**Given exercise:** Take the entries below and print only the lines from the one with "Keep writing the" through the one with "pad(body, round_body, length)", exactly as they stand, both ends included.

**Provided records:**
________________

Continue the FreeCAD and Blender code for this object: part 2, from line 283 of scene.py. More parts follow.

________________

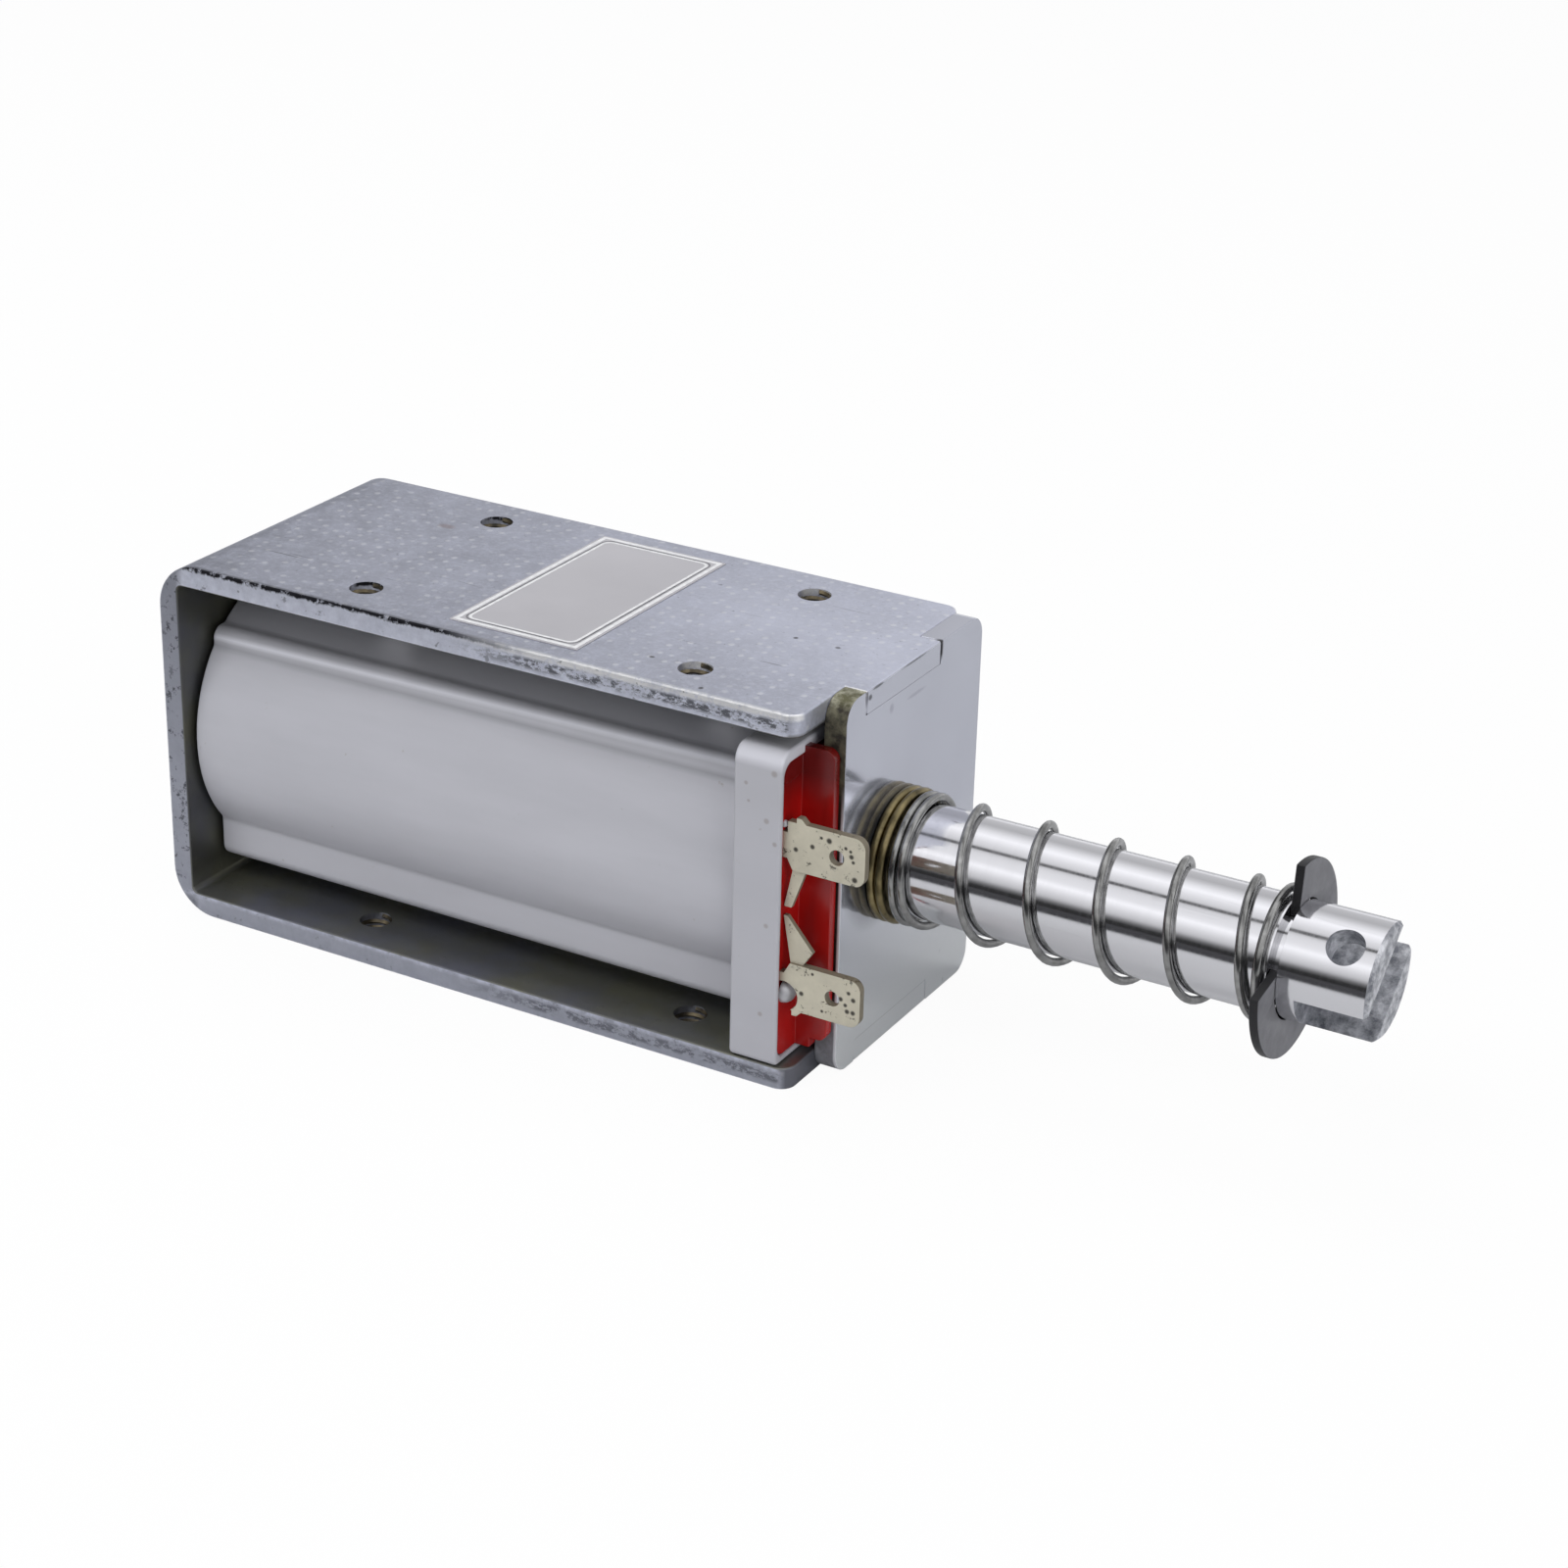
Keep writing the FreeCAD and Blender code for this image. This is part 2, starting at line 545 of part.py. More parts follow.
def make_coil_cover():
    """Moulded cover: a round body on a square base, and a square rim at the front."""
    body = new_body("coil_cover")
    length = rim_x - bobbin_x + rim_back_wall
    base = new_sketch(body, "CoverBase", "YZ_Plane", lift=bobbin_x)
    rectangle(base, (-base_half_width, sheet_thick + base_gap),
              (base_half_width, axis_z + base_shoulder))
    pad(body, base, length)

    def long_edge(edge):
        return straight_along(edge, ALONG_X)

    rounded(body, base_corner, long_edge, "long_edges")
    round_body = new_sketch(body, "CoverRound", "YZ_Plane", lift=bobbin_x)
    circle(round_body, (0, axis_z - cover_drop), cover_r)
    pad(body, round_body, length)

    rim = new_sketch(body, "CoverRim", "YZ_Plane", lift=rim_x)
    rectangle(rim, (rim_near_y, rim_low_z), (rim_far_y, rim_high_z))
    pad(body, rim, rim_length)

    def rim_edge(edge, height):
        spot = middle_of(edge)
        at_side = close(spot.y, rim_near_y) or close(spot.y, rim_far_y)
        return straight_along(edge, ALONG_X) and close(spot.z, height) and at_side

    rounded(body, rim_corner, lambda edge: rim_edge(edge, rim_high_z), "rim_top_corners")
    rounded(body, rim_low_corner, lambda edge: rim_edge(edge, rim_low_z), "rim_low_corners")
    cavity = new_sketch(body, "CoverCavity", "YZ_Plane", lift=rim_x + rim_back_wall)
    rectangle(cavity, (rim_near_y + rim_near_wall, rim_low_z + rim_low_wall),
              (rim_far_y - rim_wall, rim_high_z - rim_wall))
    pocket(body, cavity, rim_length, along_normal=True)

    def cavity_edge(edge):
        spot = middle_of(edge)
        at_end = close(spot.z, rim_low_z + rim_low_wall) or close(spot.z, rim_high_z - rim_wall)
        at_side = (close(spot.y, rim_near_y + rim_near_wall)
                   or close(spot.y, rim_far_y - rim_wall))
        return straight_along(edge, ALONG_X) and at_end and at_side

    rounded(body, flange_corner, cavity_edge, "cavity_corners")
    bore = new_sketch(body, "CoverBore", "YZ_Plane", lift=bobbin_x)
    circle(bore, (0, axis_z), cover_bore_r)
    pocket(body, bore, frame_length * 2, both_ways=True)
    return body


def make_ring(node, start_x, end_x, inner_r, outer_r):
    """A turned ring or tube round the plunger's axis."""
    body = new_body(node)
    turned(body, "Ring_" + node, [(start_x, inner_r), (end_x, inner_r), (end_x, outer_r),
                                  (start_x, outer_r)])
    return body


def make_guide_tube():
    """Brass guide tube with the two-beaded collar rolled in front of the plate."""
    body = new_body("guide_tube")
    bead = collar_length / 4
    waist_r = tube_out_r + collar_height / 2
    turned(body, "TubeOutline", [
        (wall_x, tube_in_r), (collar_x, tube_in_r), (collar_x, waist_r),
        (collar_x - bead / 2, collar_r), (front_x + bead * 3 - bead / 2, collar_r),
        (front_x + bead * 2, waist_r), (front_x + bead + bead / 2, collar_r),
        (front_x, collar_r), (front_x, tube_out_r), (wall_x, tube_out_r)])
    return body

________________

**Task solution:**
Keep writing the FreeCAD and Blender code for this image. This is part 2, starting at line 545 of part.py. More parts follow.
def make_coil_cover():
    """Moulded cover: a round body on a square base, and a square rim at the front."""
    body = new_body("coil_cover")
    length = rim_x - bobbin_x + rim_back_wall
    base = new_sketch(body, "CoverBase", "YZ_Plane", lift=bobbin_x)
    rectangle(base, (-base_half_width, sheet_thick + base_gap),
              (base_half_width, axis_z + base_shoulder))
    pad(body, base, length)

    def long_edge(edge):
        return straight_along(edge, ALONG_X)

    rounded(body, base_corner, long_edge, "long_edges")
    round_body = new_sketch(body, "CoverRound", "YZ_Plane", lift=bobbin_x)
    circle(round_body, (0, axis_z - cover_drop), cover_r)
    pad(body, round_body, length)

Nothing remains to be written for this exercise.